THE cost of policing fracking in the past two years has cost Lancashire Police almost £12million, a report has revealed.

The National Audit Office (NAO) report has revealed between 25 and 100 police officers were 'directly involved' in policing fracking sites within the county every day between January 2017 and June 2019, costing £11.8million.

The report also revealed the government's plan to establish the UK shale gas industry through fracking is taking longer than expected.

Fracking is the process of extracting gas and oil from shale rock wells by using highly pressurised water, sand and chemicals.

The report comes amid ongoing public concern over the effects of fracking on the environment and public health.

In August this year, a tremor measuring 2.9 on the Richter scale was detected at a Cuadrilla fracking site near Blackpool, the largest ever recorded at the site.

Fracking has been indefinitely suspended since.

The report estimated that at least £32.7 million had been spent by public bodies since 2011, although the full costs are not known.

As well as Lancashire police, North Yorkshire Police and Nottinghamshire Police have incurred costs.

The NAO also found that operations have proved costly for local authorities and police forces, which manage anti-fracking protests, traffic disruption and general public safety at the sites.

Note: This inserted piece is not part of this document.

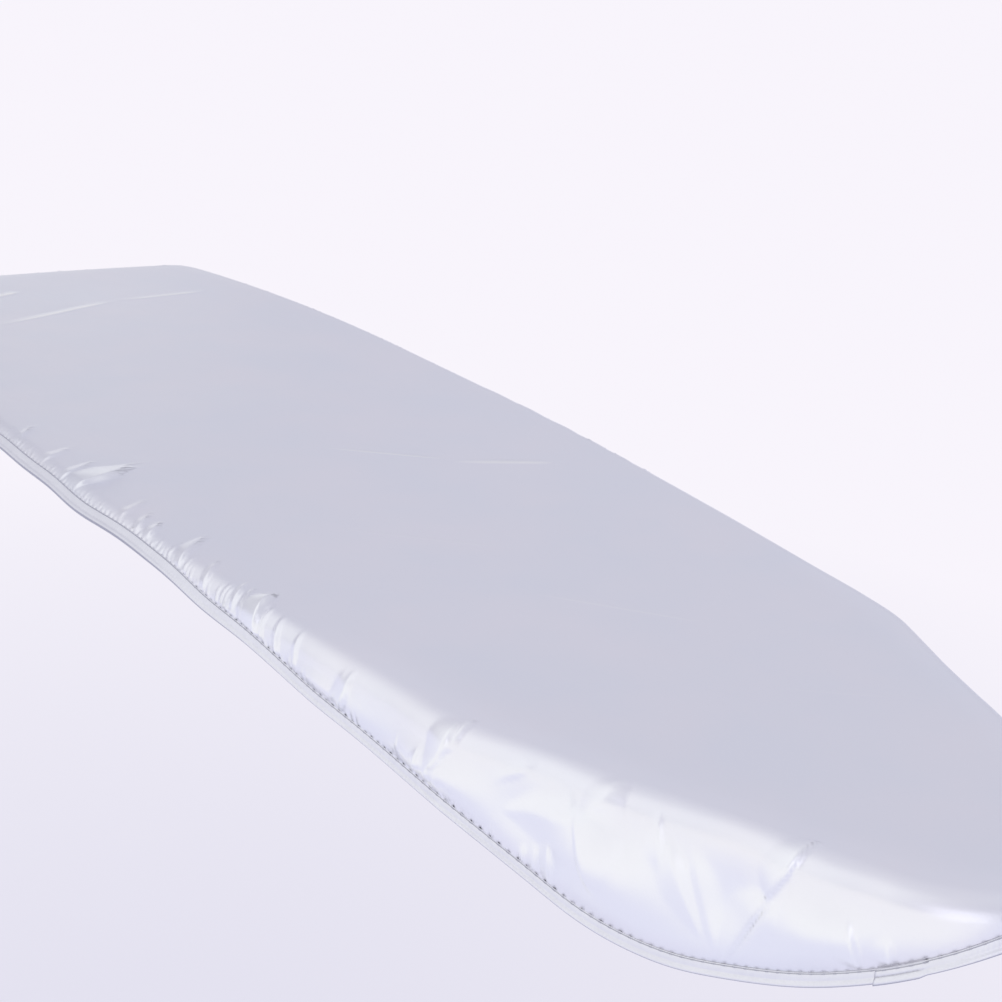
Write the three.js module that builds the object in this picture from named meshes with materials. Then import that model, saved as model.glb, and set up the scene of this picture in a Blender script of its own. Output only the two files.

Greenpeace UK chief scientist Doug Parr said the government has "wasted well over £1 per UK household propping up a pointless and divisive pursuit of a fossil fuel that our commitments to decarbonisation mean we can hardly use."

In 2016 the Cabinet Office said it expected that up to 20 wells would have been fracked by mid-2020, but only three have been fracked to date.

Site operators have said the system to protect against the risk of earthquakes is stricter than that used internationally and claim that this has hindered their ability to develop the industry, the report said.

Following its publication, shadow business and energy secretary, Rebecca Long-Bailey, condemned the fracking operations.

She said: "The Tory-Lib Dem coalition and now the Tory government have wasted millions pushing an industry that is unpopular across the UK and fiercely opposed locally."

A spokesman for the Department for Business, Energy and Industrial Strategy said: "The government has always said shale gas exploration can only proceed as long as it is safe and environmentally responsible.

"The Oil and Gas Authority will soon publish a finalised scientific assessment of recent industry data and we will set out our future approach as soon as we have considered the findings."